Upon notice of being chosen as a panelist, Kubelian said she was honored and grateful for the opportunity to be a voice for the students of CSUN. She was determined to accurately and concisely explain to faculty how the implementation of certain classroom practices are affecting the learning of students. The event was designed to be an interactive discussion on how to incorporate CSUN’s best practices for the improvement of the learning environment for students.
“I chose Sirvard as our representing peer mentor because she has been one of our many success stories of the Title V grant,” said Garcia. “She came into the program as a freshman and received the services of BCFS. In effect of the great mentorship she received from her mentors and faculty, she decided to become a mentor herself.”
When taking her own University 100 class, it was her peer mentor who influenced her to apply to become a peer mentor. She wanted to give back to future CSUN students and be a relatable person they can turn to when a student needs help adjusting to the university system.
Last semester, Kubelian was one of the two peer mentors designated to Professor Mary Rigg’s University 100 class.
“It was an eye-opening experience,” said Kubelian. “I was a peer mentor with the same teacher I had for my University 100 class. It allowed for an easier transition into being a mentor for thirteen students in the class.”
Kubelian recalls feeling nervous as she entered Rigg’s Univeristy 100 class for the first time with the role of a peer mentor. However as students began viewing her as a mentor available for help in developing as a student, she began to enter the classroom with more confidence.
“Sirvard has truly blossomed in her mentorship capacity,” Garcia said. “Coming into the program some would argue that she had the upper hand since she had mentors herself and she knew what to expect.

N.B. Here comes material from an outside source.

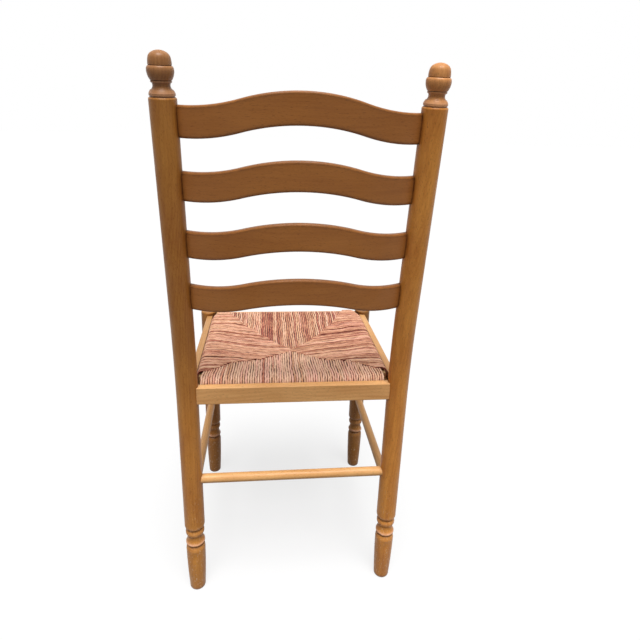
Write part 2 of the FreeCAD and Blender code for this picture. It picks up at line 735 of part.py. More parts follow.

However once she began mentoring in the class and with students, Sirvard worked hard to be a mentor to others.”
As a mentor and a student, Kubelian looked back on her knowledge and experience to answer questions asked during the “Enhancing the Academic Potential of our Students” panel.
Kubelian mentions the need for technology in the classrooms. She acknowledges that using “Google” allows students to participate in discussions and gather their thoughts on a particular topic.
Kubelian views her mentorship role as a bridge between freshman students and professors. She understands a faculty member’s reasons for choosing a learning method and she hears students’ feedback on how that particular method works to progress their learning.
“I personally admire a professor who is friendly and welcoming,” said Kubelian in regards to ways faculty can be approachable. “I believe smiling often and checking on a students’ progress is a great way to form a connection with students.”
A second aspect, Kubelian notes during the panel is the positivity of “lecture capture”. She mentions it is convenient, helpful and positive for students to view a video of a professor’s lecture. Kubelian states the video can also be a study tool to better prepare students for tests.
By noting these positive classroom tactics, Kubelian is ensuring faculty see a few teaching methods that students view as interesting.
As a peer mentor, Kubelian mentions her mentees did not solely benefit from a mentorship relationship. She states that her time as a peer mentor allows for educational and personal growth. She continues to learn from her peers and works as a mentor to ensure they progress as well.
“Professor Glenn Omatsu (faculty mentorship lead) often says that mentorship is a two way street,” said Garcia. “Not only do students receive ‘services (resources, guidance, personal advice and experiences)’ from the mentor but the mentor also receives.”
Kubelian does not see her mentorship role ending at the end of a University 100 class. She wants the mentor and mentee relationship to continue past the classroom setting.
“The students and I developed really close bonds,” said Kubelian. “Even though the class has ended, I currently meet some students for coffee and a chat. I treasure those relationships.”
Her mentorship role is one aspect of her time at CSUN that she does not want to stop.
“Being a mentor for BCFS is a greatly rewarding experience that I plan to continue throughout my years at CSUN,” said Kubelian. “The program helped me grow in my interpersonal skills and public speaking practices. Despite how comfortable I feel now, I want to continue to grow in these skills.”
Her mentor, Garcia, witnesses her positive work ethic.
“Amongst the other reasons, Kubelian stands out as a reliable, responsible, organized and punctual individual,” said Garcia.